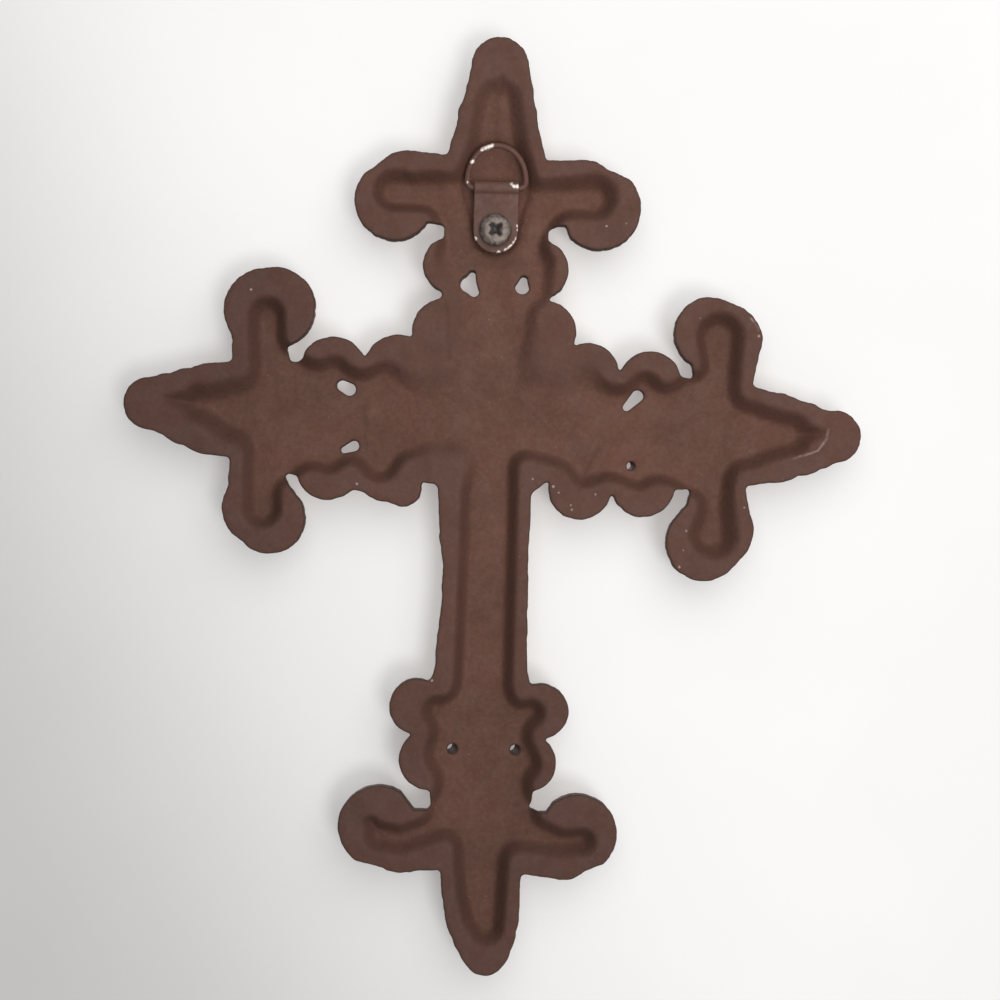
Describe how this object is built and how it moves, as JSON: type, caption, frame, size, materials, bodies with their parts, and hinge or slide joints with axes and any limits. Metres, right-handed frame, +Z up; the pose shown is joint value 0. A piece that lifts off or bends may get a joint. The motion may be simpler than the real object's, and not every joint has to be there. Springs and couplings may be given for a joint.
{
  "type": "cast iron wall cross",
  "caption": "Hollow-backed cast iron wall cross with lobed collars, scrolled finials and a wire ring on a screwed strap to hang it by.",
  "frame": {"origin": "where a nail carries the hanging ring: on the inner side of the ring's crown", "axes": "+Z up the cross, +Y out of its back towards the wall, its ornamented front faces -Y"},
  "size_m": [0.1733, 0.0107, 0.2206],
  "materials": {
    "painted_iron": "matt brown paint over sand-cast iron",
    "painted_strap": "the same brown paint, worn to bright steel at edges",
    "worn_ring": "brown paint rubbed through to bright wire in places",
    "bare_screw": "dull bare steel, dark in the cross recess"
  },
  "bodies": {
    "cross": {"cross_casting": "painted_iron", "hanger_strap": "painted_strap", "hanger_screw": "bare_screw"},
    "ring": {"hanger_ring": "worn_ring"}
  },
  "joints": [
    {"name": "ring_hinge", "type": "hinge", "parent": "cross", "child": "ring", "pos_m": [0, -0.0016, -0.00906], "axis": [-1, 0, 0], "range_deg": [-6, 145]}
  ]
}
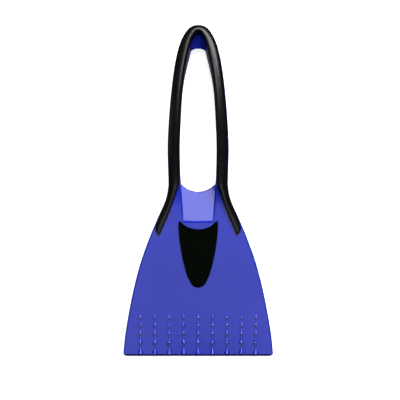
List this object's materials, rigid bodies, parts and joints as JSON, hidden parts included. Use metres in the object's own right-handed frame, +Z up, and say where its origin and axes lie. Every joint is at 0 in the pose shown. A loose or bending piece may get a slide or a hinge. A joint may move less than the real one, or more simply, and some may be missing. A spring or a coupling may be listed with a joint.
{
  "type": "windshield ice scraper",
  "caption": "Hand ice scraper: a flared, toothed hard plastic blade runs into a bowed finger loop with a soft grip round its front and a soft thumb pad in the blade.",
  "frame": {"origin": "middle of the bounding box's base, on the surface that the scraper lies on", "axes": "+Z up out of the toothed face, +Y from the scraping edge to the end of the loop, +X across the blade to the right of a person who looks down with the loop pointing away. The plane X = 0 is the mirror plane between the two halves; the part has no axis of rotation"},
  "size_m": [0.1104, 0.2427, 0.03],
  "materials": {
    "blue_plastic": "semi-gloss injection-moulded blue plastic",
    "grip_rubber": "satin black soft-touch elastomer",
    "pad_rubber": "matte black soft-touch elastomer"
  },
  "bodies": {
    "root": {"scraper_body": "blue_plastic", "loop_grip": "grip_rubber", "thumb_pad": "pad_rubber"}
  },
  "joints": []
}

*****

REQUIREMENT.
Reproduce exactly the line that holds "List this object's", then every line after it, ending with the final line of the records above.

EXERCISE RESULT.
List this object's materials, rigid bodies, parts and joints as JSON, hidden parts included. Use metres in the object's own right-handed frame, +Z up, and say where its origin and axes lie. Every joint is at 0 in the pose shown. A loose or bending piece may get a slide or a hinge. A joint may move less than the real one, or more simply, and some may be missing. A spring or a coupling may be listed with a joint.
{
  "type": "windshield ice scraper",
  "caption": "Hand ice scraper: a flared, toothed hard plastic blade runs into a bowed finger loop with a soft grip round its front and a soft thumb pad in the blade.",
  "frame": {"origin": "middle of the bounding box's base, on the surface that the scraper lies on", "axes": "+Z up out of the toothed face, +Y from the scraping edge to the end of the loop, +X across the blade to the right of a person who looks down with the loop pointing away. The plane X = 0 is the mirror plane between the two halves; the part has no axis of rotation"},
  "size_m": [0.1104, 0.2427, 0.03],
  "materials": {
    "blue_plastic": "semi-gloss injection-moulded blue plastic",
    "grip_rubber": "satin black soft-touch elastomer",
    "pad_rubber": "matte black soft-touch elastomer"
  },
  "bodies": {
    "root": {"scraper_body": "blue_plastic", "loop_grip": "grip_rubber", "thumb_pad": "pad_rubber"}
  },
  "joints": []
}